The adjoining Chinese and Western kitchen reads as the working heart, laid out as an open-plan counterpart to the living room. Sleek cabinetry hides advanced appliances, leaving the eye to settle on the warm countertop where morning coffee, evening stir-fries, and late-night tea all find a place. Cooking sounds, subtle aromas, and small conversations turn this central zone into the soundtrack of family life. Nearby, the dining area easily hosts larger groups, catching the softening light that filters through sheer curtains as dinners stretch into lingering conversations.
A sunlit afternoon tea nook sits in the brightest corner, defined by a long table and carefully chosen tea pieces. Here, daylight slows on tabletops and ceramics, creating a gentle pause in the house for the hostess and her friends. Even the guest bathroom follows the chromatic script, repeating the blue of the living room sofa at the vanity and setting it off with metal handles that read as clear, compact accents.
Coloring The Private Realms
Within the more secluded floors, color becomes a narrative tool that marks age, personality, and memory. On the ground level, the elders stay within a French Chinoiserie suite where a bright tone energizes the room while deeper notes steady it, finding a balance between visual vitality and calm comfort. Safety and ease of movement guide the layout, but the palette keeps the atmosphere dignified and alive. Personal habit and cultural reference sit together in this tailored mix.

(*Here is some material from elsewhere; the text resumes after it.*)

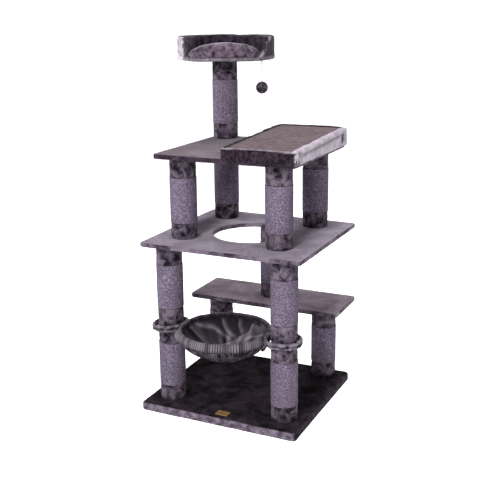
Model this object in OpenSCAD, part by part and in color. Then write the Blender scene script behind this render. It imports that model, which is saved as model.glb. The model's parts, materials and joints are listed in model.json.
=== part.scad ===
// Cat tree with sisal posts: a plush base, a raised rear shelf, a main platform with a
// round climbing hole, an upper platform with a padded lounger, a walled bed on top, a
// hammock on a steel frame between the front posts and a pompom on a cord.
// Origin: middle of the base's underside. +X is right, +Y is back, +Z is up.

/* [Posts] */
// Outside diameter of a sisal-wound post
post_d = 120; // [112:1:124]
// Length of a full post section
section_h = 370; // [350:5:390]
// Thickness of the sisal winding
sisal_t = 6; // [5:1:8]
// How far a plush cuff stands back from the sisal
cuff_step = 2; // [1:0.5:3]
// Height of the plush cuff at a section's foot
foot_cuff_h = 74; // [50:2:100]
// Height of the plush cuff at a section's head
head_cuff_h = 94; // [50:2:120]
// Wall of the cardboard core tube
tube_wall = 4; // [3:1:8]
// Thickness of the wooden plug in each end of a tube
plug_t = 18; // [15:1:25]
// Diameter of the joining studs
stud_d = 8; // [6:1:10]

/* [Boards] */
// Width of the base and of the main platform
board_w = 760; // [750:5:800]
// Depth of the base and of the main platform
board_d = 704; // [702:2:740]
// Thickness of the covered base
base_t = 38; // [34:1:50]
// Thickness of a covered platform or shelf
platform_t = 20; // [18:1:26]
// Thickness of the plush on the boards
plush_t = 3; // [2:0.5:4]
// Corner radius of the boards
board_corner_r = 16; // [10:1:24]
// Width of the rear shelf
shelf_w = 768; // [740:4:800]
// Depth of the rear shelf
shelf_d = 284; // [260:4:300]
// Width of the upper platform
upper_w = 656; // [640:4:680]
// Depth of the upper platform
upper_d = 612; // [604:4:620]
// Radius of the climbing hole in the main platform
hole_r = 176; // [150:2:185]

/* [Lounger] */
// Height of the lounger's front edge above the upper platform
lounger_front_h = 47; // [40:1:60]
// Height of the lounger's back edge above the upper platform
lounger_back_h = 72; // [60:1:90]
// Width of the padded rim at the mat's front, back and left
rim_w = 14; // [14:1:24]
// Width of the padded roll at the mat's right
right_roll_w = 26; // [20:1:36]
// How far the padded rim stands above the frame
rim_h = 14; // [12:1:18]
// Thickness of the mat
mat_t = 10; // [5:1:11]
// Thickness of the padding on the frame's sides
lounger_pad_t = 12; // [9:1:13]

/* [Top bed] */
// Outer diameter of the round top bed
bed_d = 452; // [430:2:470]
// Height of the bed's wall, from its underside
bed_h = 106; // [96:1:120]
// Thickness of the padded wall
bed_wall_t = 42; // [36:1:48]
// How far the bed's entrance is turned to the right of straight ahead, in degrees
bed_turn = 23; // [-45:1:45]
// Angle that the entrance takes of the wall, in degrees
entrance_angle = 88; // [60:2:120]
// Height of the entrance bolster's middle, from the bed's underside
bolster_h = 88; // [76:1:92]

/* [Hammock] */
// Radius of the hoop, to the middle of its rod
hoop_r = 199; // [197:1:202]
// Radius of the ring round each post, to the middle of its rod
ring_r = 77; // [76:1:78]
// How far the outer end of the left ring has sagged, in degrees
left_ring_sag = 6; // [0:1:7]
// How far the outer end of the right ring has sagged, in degrees
right_ring_sag = 1; // [0:1:7]
// Diameter of the steel rod
rod_d = 10; // [8:1:10]
// Depth of the fabric bowl below the rod
bowl_depth = 130; // [100:2:160]
// Thickness of the quilted bowl fabric
bowl_t = 6; // [5:1:8]
// Thickness of the flat bar clamped in the post joint
bar_t = 2; // [2:1:3]

/* [Toy] */
// Diameter of the pompom
pompom_d = 62; // [50:2:70]
// Diameter of the toy's cord
toy_cord_d = 2; // [2:0.5:3]
// Height from the bed's underside down to the middle of the pompom
toy_drop = 135; // [120:1:150]

/* [Hidden] */
$fn = 64;
// Levels
joint_z = base_t + section_h;
shelf_z = joint_z - platform_t;
main_z = base_t + 2 * section_h;
main_top = main_z + platform_t;
upper_z = main_top + section_h;
upper_top = upper_z + platform_t;
bed_z = upper_top + section_h;
// Middles of the boards
main_at = [17, 8];
shelf_at = [-4, 290];
upper_at = [31, -8];
// Middles of the front posts, to the left and right, and of the post under the bed
front_post_x = 280;
front_post_y = -230;
top_post_at = [-222, 237];
// Post sections: name, x, y, bottom, length
POSTS = [
    ["front_left_lower", -front_post_x, front_post_y, base_t, section_h],
    ["front_left_mid", -front_post_x, front_post_y, joint_z + bar_t, section_h - bar_t],
    ["front_right_lower", front_post_x, front_post_y, base_t, section_h],
    ["front_right_mid", front_post_x, front_post_y, joint_z + bar_t, section_h - bar_t],
    ["rear_left_short", -290, 290, base_t, section_h - platform_t],
    ["rear_right_short", 268, 290, base_t, section_h - platform_t],
    ["rear_middle", -3, 290, joint_z, section_h],
    ["upper_front_left", -223, -185, main_top, section_h],
    ["upper_front_right", 237, -185, main_top, section_h],
    ["upper_rear_left", top_post_at[0], top_post_at[1], main_top, section_h],
    ["upper_rear_right", 238, 237, main_top, section_h],
    ["top", top_post_at[0], top_post_at[1], upper_top, section_h]
];
tube_r = post_d / 2 - sisal_t;
cuff_r = post_d / 2 - cuff_step;
stud_grip = platform_t - plush_t - 1;
// Lounger: outer box over the right-hand part of the upper platform
lounger_x = [26, 370];
lounger_y = [-322, 306];
lounger_corner_r = 20;
skirt_h = 10;
frame_wall = 15;
frame_panel_t = 6;
lounger_at = [(lounger_x[0] + lounger_x[1]) / 2, (lounger_y[0] + lounger_y[1]) / 2];
lounger_size = [lounger_x[1] - lounger_x[0], lounger_y[1] - lounger_y[0]];
mat_at = [lounger_at[0] + (rim_w - right_roll_w) / 2, lounger_at[1]];
mat_size = [lounger_size[0] - rim_w - right_roll_w, lounger_size[1] - 2 * rim_w];
// Bed: its middle, the board under the pad, and the skin under the board
bed_at = [top_post_at[0] + 8, top_post_at[1]];
bed_skin_t = 4;
bed_board_t = 12;
bed_board_inset = 8;
bed_floor_z = bed_z + bed_skin_t + bed_board_t;
bed_pad_t = 20;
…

Children occupy the third floor, each room set to a distinct chromatic key that grows with its owner. The son’s room rests on charcoal black, quiet yet strong, with off-white textured wallcovering catching light in a tactile way that softens the contrast. A custom display shelf near the desk lines up cherished models and awards, turning achievements into part of the visual order rather than clutter. In the adjacent bathroom, the same dark palette returns against crisp white walls, and geometric black-and-white lines trace energy across the floor while keeping the layout straightforward to use.
The daughter’s room leans into pale pink and creamy white, creating a gentle but not sugary mood for rest and play. Cushions, dolls, and small objects cluster into loose constellations, forming a world that feels secure and personal. Her separate study sharpens the tone: a charcoal desk stands against a white bookcase, punctuated by a small pink lamp that brings a flash of playfulness. Over time, books, drawings, and keepsakes will thicken the shelves, turning this corner into a quiet record of growing up.

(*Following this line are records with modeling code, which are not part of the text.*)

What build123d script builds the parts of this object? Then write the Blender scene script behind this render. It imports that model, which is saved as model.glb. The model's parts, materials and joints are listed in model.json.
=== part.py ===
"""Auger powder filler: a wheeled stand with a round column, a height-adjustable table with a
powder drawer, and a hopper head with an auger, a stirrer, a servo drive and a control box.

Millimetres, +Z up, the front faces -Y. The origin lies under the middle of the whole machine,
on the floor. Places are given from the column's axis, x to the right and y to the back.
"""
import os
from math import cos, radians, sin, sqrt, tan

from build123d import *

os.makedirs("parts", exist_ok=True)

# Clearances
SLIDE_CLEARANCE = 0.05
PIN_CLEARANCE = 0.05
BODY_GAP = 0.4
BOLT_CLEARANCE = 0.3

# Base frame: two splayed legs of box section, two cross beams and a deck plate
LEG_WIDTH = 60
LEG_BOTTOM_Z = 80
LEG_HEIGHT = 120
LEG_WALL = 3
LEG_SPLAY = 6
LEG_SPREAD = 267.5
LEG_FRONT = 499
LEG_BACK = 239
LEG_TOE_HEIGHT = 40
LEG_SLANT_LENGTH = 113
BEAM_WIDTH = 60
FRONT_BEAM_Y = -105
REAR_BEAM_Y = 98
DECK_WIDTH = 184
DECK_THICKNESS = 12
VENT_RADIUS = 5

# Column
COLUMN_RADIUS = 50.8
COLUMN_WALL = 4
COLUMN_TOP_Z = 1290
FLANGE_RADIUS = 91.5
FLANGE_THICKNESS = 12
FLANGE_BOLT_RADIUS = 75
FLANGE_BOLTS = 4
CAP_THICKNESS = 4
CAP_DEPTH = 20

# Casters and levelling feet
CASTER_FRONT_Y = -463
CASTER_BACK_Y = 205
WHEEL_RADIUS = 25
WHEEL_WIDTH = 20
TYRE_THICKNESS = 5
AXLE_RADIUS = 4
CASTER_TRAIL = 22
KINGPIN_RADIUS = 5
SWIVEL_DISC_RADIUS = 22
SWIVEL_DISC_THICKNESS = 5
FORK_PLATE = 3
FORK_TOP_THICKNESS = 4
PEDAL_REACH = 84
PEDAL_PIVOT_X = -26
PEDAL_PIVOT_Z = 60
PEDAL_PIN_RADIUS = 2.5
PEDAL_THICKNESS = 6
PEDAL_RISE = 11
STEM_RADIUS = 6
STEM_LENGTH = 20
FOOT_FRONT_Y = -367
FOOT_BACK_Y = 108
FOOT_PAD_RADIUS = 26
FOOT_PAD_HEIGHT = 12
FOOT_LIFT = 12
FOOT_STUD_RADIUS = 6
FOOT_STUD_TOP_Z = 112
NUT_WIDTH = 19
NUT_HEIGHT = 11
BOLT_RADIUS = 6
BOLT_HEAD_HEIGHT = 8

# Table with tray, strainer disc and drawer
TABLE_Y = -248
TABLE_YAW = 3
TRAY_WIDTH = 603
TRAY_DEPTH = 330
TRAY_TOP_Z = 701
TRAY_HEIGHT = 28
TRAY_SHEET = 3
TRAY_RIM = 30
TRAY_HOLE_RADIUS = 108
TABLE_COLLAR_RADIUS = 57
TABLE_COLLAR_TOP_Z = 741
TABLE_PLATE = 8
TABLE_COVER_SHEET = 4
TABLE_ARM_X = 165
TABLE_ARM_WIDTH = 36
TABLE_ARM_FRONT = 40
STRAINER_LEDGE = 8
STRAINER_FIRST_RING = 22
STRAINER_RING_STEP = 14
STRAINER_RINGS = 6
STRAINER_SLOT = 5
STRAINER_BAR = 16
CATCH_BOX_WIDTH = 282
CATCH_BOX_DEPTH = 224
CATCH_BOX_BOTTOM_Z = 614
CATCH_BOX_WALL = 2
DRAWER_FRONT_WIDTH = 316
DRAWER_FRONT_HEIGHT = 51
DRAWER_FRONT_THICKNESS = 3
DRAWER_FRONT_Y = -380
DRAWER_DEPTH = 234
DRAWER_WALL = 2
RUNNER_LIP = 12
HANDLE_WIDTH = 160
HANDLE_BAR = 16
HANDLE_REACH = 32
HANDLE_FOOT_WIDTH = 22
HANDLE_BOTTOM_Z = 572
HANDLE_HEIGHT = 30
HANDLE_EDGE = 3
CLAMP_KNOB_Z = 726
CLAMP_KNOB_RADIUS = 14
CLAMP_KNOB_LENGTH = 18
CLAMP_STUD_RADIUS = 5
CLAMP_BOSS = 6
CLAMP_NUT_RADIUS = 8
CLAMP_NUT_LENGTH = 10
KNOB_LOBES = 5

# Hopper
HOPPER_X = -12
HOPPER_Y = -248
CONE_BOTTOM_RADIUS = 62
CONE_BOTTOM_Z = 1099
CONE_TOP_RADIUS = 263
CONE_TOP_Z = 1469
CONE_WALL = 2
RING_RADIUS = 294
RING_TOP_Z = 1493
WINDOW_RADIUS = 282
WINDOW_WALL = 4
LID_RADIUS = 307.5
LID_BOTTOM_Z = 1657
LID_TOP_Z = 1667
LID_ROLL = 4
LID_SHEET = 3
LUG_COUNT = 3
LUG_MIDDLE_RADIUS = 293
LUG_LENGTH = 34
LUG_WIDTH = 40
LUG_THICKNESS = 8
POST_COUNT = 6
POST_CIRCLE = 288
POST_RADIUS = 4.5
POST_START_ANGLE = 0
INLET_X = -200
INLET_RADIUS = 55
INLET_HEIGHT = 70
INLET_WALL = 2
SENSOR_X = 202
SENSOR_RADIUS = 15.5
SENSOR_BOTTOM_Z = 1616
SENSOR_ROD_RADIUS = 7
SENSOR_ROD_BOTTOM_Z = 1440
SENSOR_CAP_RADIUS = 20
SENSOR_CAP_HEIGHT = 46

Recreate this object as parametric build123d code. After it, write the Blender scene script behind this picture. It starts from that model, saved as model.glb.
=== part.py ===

Balancing Retreat And Gathering
For the adults, the fourth-floor master suite shifts the register toward subdued comfort and measured privacy. Gray and creamy white ground the bedroom, while an emerald green velvet headboard wraps the sleeping area in a soft visual hush. Decoration is held back so that sensory comfort takes precedence, from the mattress support to the curve of pillows and the hand of the bedding. The result is a room tuned to rest rather than display.
Dual walk-in closets divide and connect the couple’s routines. Her side recalls an intimate boutique, with glass doors and integrated lighting arranging handbags and shoes as clear, readable compositions. His closet relies on darker wood grain and functional zoning, lending a more grounded tone to everyday dressing. A door between the two areas can stay open for shared use or close when independence feels right, keeping a subtle equilibrium between togetherness and solitude.

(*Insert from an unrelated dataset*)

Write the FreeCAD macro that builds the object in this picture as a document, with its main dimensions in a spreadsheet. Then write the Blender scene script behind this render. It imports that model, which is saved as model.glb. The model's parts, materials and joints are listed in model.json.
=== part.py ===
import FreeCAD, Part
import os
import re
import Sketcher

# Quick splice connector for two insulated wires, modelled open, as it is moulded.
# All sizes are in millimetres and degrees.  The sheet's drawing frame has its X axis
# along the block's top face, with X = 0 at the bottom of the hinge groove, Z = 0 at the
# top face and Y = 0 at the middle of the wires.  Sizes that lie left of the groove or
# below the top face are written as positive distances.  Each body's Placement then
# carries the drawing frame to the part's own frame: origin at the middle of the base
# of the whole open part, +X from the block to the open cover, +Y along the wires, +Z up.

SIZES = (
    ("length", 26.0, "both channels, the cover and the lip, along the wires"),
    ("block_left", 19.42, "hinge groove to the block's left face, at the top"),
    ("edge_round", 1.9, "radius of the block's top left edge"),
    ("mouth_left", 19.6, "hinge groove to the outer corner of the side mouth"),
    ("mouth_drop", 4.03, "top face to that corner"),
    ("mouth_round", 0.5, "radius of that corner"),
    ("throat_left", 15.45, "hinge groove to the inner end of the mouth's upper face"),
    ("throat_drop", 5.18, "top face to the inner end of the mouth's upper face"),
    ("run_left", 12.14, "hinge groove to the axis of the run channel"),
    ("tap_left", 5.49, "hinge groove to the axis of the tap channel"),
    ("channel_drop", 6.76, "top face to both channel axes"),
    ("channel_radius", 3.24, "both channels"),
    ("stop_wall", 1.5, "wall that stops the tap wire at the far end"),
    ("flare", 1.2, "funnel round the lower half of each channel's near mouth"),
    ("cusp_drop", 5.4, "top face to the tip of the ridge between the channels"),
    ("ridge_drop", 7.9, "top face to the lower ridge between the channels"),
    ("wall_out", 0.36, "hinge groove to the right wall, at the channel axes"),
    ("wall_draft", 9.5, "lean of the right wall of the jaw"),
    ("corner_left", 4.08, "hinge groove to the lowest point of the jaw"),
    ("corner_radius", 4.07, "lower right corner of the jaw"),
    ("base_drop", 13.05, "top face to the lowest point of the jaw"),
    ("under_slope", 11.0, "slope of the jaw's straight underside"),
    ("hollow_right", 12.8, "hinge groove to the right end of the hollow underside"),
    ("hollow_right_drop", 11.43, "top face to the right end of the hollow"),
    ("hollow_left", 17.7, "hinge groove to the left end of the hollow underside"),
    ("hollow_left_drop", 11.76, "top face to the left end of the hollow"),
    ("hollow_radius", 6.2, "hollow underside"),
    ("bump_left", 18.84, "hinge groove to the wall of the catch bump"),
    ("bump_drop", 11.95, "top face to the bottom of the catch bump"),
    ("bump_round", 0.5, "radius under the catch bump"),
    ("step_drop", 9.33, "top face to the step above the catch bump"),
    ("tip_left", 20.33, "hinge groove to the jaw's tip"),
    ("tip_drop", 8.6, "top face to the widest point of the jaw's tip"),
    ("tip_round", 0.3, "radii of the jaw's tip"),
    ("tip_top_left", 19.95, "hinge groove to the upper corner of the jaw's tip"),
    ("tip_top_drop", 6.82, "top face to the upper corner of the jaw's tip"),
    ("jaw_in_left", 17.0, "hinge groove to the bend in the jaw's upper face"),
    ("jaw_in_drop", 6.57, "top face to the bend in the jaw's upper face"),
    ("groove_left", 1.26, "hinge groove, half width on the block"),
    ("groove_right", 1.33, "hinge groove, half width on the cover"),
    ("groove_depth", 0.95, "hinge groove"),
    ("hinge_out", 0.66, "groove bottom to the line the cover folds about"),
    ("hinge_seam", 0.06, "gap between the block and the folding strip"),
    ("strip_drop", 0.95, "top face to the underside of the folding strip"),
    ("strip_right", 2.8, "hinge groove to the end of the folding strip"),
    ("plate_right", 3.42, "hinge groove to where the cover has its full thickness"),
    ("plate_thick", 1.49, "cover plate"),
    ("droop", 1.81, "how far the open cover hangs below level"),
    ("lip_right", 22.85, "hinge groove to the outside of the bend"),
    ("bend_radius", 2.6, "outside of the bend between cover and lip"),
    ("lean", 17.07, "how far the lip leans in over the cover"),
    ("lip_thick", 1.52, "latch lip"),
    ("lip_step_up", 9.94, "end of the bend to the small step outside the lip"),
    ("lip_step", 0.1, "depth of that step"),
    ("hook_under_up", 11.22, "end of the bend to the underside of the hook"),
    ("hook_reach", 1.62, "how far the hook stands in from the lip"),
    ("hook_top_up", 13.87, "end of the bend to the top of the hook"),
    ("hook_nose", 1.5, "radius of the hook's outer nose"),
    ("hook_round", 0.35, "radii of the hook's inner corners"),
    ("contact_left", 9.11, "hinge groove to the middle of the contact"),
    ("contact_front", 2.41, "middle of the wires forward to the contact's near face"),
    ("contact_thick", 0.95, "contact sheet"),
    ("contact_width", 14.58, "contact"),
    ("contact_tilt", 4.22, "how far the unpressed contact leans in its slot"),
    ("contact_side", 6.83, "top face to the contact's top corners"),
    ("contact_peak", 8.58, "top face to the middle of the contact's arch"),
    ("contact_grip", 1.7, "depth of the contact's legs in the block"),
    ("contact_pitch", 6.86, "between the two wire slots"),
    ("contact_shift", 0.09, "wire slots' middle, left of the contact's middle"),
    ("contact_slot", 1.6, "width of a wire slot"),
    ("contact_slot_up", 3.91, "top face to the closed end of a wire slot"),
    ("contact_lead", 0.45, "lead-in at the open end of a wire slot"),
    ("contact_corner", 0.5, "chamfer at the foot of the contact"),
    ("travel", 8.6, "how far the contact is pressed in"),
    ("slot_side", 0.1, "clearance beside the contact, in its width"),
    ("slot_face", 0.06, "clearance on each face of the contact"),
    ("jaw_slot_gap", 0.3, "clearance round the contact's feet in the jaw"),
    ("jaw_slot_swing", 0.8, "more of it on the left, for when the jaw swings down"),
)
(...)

The master bathroom continues this balance of clarity and comfort. Two vanities support parallel morning rituals, while a bathtub placed by the window draws the eye toward the courtyard outside. Natural stone underfoot, metal fixtures with a firm tactile presence, and planes of glass combine to give bathing a sense of deliberate pause. Every finish supports this quiet ritual without clamoring for attention.
Light, Corridor, And Garden
Below, the basement level shifts to shared leisure and health without losing the house’s considered palette. A professionally tuned home theater concentrates sound and darkness for weekend films, while a billiards table nearby gathers family and friends around easy competition. The fitness area stands against the courtyard, so workouts unfold beside a framed view of planting and sky instead of an enclosed wall. Even underground, daily routines stay linked to movement and nature.
Circulation is treated as more than transit, particularly in the curved foyer and connecting corridor. That gentle curve leads visitors inward, easing the shift from exterior to interior while light filters, reflects, and recomposes across each surface. At the end of this route, the sunroom opens as a bright, quiet volume where function remains intentionally loose, ready for reading, tea, winter sunlight, or listening to rain at night. This room flows into the courtyard, where the family tracks seasons through buds, leaves, snow, and familiar sounds, letting nature and time finish what the interior starts.
In this house, the interior palette and furnishings act less as decoration and more as a framework for shared life. Light, color, and proportion step back once they have done their work, leaving moments of conversation, play, and rest to occupy every level. As years pass and belongings accumulate, the rooms gain density without losing clarity, affirming an early vision in which French elegance quietly adapts to the evolving story of a contemporary family.